At dusk on their second day of freedom, they were too exhausted to face another night in the open. They approached a whitewashed house and knocked. The door was opened by a young Polish woman, who summoned her father, a farmer who had somehow avoided eviction. He made them welcome and gave Neave a pair of corduroy trousers to replace the thin, torn ones he arrived in. Their only drawback was that they lacked fly buttons. There was shy giggling as the girls of the house removed the buttons from the old trousers and sewed them onto the new pair.
But after this interlude the smiling stopped. Neave sensed that ‘the room was heavy with their fear … I knew that the girls were watching for a glimpse of field-grey … at the window.’ There was a crash of heavy boots and a loud knock and he and Forbes scuttled to the kitchen. The visitor was a young Polish man who held an urgent conversation with the farmer. Even though Neave knew not a word of the language, there was no mistaking the tone of disquiet. He wrote later that ‘a great feeling of guilt ran through me as I witnessed their terror. Was it to destroy these simple lives that I escaped? Was it not better to endure the bitter frustrations of the Fort … all the degradation of being a prisoner? What did it matter whether I escaped or not if others were to die?’
This dilemma would confront every man who managed to get away from a German camp. As the war progressed, they were increasingly sited in Poland. Many – perhaps most – attempts required the assistance of Poles. Polish workers smuggled escape materials into camps and provided vital intelligence. Polish families gave food and shelter. All risked death by doing so and many paid the price. Most of the helpers were ‘ordinary’ people. Their fundamental motivation was decency and humanity. The question of whether these humble heroes and heroines should be put in mortal danger by the imperatives of the escapees was one that even the most thoughtful were never able to resolve. In the end, they could only comfort themselves with the thought that the assistance was freely given, in full knowledge of the deadly consequences.

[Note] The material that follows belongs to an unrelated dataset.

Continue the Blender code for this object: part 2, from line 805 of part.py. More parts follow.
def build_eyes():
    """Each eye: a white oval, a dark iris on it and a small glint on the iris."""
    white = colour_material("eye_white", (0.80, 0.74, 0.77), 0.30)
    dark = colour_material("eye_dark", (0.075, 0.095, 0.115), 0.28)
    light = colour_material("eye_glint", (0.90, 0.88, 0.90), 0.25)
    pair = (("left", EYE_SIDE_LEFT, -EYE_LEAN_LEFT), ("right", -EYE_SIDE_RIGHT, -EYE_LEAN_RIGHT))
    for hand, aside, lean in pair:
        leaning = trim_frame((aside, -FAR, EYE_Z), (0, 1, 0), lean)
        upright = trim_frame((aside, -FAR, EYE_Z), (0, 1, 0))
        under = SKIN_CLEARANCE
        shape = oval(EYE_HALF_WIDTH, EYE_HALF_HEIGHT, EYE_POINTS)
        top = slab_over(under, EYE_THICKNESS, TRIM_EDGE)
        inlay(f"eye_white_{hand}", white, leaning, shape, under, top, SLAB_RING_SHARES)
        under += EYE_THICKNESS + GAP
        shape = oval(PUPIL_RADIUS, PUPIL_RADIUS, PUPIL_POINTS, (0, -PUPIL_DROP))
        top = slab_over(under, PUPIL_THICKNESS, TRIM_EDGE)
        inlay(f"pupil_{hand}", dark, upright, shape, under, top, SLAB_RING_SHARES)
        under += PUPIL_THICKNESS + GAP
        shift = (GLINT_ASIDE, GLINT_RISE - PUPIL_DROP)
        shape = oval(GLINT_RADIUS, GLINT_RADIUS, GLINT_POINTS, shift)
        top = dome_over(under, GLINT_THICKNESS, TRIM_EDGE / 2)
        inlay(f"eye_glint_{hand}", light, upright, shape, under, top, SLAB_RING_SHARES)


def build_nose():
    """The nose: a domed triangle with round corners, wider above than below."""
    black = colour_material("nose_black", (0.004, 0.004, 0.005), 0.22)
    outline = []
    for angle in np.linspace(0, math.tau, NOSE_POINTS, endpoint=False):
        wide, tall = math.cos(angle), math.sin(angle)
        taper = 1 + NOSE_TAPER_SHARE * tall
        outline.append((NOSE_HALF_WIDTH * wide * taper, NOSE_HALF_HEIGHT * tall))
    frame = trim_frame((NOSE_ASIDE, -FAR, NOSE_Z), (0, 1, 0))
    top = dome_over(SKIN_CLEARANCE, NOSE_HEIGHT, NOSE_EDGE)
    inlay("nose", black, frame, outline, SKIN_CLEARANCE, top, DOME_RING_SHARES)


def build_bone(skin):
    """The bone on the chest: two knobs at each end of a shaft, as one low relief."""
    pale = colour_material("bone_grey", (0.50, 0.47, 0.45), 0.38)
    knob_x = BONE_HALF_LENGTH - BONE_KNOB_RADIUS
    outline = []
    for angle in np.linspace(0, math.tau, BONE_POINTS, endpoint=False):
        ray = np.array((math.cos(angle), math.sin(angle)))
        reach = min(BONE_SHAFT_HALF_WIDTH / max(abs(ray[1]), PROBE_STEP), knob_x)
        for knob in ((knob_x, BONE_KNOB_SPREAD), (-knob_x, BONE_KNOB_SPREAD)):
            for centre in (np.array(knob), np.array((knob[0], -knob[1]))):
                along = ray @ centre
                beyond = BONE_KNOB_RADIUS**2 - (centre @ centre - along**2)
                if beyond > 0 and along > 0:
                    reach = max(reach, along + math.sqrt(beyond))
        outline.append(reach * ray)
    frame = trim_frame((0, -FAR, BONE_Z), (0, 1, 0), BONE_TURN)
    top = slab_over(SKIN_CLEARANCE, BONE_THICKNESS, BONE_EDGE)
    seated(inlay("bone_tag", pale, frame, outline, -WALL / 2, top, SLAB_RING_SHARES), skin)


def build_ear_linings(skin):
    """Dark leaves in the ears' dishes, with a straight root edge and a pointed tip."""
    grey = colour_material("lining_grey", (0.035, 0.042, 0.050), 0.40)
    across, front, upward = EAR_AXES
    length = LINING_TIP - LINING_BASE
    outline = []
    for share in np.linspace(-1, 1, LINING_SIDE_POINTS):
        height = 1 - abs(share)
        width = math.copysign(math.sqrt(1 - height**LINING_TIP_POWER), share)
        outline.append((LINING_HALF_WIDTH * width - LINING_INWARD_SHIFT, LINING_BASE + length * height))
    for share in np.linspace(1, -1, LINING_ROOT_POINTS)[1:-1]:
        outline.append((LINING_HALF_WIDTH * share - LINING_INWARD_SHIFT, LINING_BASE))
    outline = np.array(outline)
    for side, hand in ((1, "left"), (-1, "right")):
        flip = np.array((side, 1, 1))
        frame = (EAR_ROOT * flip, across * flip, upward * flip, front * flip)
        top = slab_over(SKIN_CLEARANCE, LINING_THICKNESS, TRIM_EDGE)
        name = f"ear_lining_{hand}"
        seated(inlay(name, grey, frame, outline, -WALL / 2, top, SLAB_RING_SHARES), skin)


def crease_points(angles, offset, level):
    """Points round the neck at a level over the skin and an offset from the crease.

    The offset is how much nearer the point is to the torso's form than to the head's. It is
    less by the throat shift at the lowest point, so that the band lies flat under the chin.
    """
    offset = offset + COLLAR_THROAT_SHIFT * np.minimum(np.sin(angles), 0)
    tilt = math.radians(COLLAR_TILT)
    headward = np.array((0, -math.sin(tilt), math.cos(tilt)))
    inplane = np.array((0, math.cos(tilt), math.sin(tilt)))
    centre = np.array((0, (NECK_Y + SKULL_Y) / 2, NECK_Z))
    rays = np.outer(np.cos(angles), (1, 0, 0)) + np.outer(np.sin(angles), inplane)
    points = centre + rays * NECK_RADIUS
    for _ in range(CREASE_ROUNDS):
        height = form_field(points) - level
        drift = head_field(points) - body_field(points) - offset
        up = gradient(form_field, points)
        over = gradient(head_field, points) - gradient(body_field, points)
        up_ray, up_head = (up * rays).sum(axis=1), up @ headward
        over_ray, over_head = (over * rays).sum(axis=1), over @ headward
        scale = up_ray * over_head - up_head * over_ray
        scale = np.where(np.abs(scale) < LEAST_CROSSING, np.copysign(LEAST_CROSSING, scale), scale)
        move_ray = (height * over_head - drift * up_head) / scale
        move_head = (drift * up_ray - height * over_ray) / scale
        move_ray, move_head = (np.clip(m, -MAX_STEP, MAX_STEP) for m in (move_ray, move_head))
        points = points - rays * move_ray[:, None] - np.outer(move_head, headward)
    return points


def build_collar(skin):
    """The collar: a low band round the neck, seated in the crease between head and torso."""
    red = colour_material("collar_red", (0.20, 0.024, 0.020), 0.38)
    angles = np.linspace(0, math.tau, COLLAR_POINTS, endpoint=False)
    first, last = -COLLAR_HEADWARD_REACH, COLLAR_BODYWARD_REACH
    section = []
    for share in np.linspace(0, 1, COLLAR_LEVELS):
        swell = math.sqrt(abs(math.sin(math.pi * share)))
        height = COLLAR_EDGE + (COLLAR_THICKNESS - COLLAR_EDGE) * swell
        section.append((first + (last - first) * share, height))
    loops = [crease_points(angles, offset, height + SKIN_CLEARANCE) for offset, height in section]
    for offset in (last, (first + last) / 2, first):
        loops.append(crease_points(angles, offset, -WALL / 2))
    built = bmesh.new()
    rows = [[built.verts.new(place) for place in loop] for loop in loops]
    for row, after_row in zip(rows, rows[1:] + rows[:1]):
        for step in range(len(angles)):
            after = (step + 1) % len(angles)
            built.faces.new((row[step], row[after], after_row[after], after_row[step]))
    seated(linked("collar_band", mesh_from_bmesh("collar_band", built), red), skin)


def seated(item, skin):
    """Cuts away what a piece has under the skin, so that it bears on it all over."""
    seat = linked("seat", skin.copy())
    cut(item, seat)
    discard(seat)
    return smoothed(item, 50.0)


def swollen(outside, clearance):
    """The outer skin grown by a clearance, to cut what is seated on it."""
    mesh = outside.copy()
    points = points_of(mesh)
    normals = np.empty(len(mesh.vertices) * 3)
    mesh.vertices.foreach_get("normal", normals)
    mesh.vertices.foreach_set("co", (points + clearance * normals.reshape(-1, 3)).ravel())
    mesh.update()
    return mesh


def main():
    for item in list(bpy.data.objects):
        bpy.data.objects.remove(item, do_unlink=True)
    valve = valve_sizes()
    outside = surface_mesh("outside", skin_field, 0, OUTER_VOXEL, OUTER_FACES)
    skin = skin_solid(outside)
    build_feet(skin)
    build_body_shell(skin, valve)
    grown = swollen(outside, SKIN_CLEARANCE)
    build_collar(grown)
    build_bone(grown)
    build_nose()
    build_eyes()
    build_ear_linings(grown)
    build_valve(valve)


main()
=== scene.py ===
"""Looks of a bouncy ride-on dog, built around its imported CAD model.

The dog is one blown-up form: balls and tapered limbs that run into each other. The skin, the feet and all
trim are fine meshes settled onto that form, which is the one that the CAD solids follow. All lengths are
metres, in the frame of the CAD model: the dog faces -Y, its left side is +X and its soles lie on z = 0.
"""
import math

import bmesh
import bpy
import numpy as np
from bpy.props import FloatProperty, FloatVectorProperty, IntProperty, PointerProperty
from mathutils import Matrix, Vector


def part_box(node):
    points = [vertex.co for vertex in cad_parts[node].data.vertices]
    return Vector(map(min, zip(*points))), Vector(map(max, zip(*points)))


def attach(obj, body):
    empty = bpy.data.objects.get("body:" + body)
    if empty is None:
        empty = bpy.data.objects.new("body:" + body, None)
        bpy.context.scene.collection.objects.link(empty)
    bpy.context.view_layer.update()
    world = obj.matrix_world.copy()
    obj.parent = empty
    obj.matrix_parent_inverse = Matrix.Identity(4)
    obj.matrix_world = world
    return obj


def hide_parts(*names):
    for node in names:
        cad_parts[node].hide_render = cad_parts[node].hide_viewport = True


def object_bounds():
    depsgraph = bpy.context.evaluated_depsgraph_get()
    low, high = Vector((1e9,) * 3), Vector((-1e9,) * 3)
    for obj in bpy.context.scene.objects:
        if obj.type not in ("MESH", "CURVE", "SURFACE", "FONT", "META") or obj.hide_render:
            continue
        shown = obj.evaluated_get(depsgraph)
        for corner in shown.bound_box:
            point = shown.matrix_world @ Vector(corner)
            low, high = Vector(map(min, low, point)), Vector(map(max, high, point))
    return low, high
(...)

Neave and Forbes were spared further agonising when the Polish farmer told them to sleep in the barn, asking them to be gone before dawn. The visitor had warned him that the local German settlers were looking out for them. The next afternoon they reached the large town of Wloclawek on the banks of the Vistula, about a hundred miles north-west of Warsaw. It was the day after Hitler’s birthday and swastikas and bunting fluttered over the streets. As they slunk along, Neave saw an old man with the Star of David ‘painted in yellow on his back’ walking slowly along the pavement. At the same time, a small detachment of SS men came marching by. They were singing, ‘their arrogant young faces scorning all around them’. Poles and Germans alike raised their hands obediently in the Nazi salute and Neave and Forbes quickly followed suit. The old man failed to see the Germans in time and ‘a fair young thug stepped from the ranks and struck him on the head. His hat spun in the wind and rolled across the road.’ The SS man pushed him off the pavement and he stumbled in the gutter and lay there moaning. No one dared to go to his aid.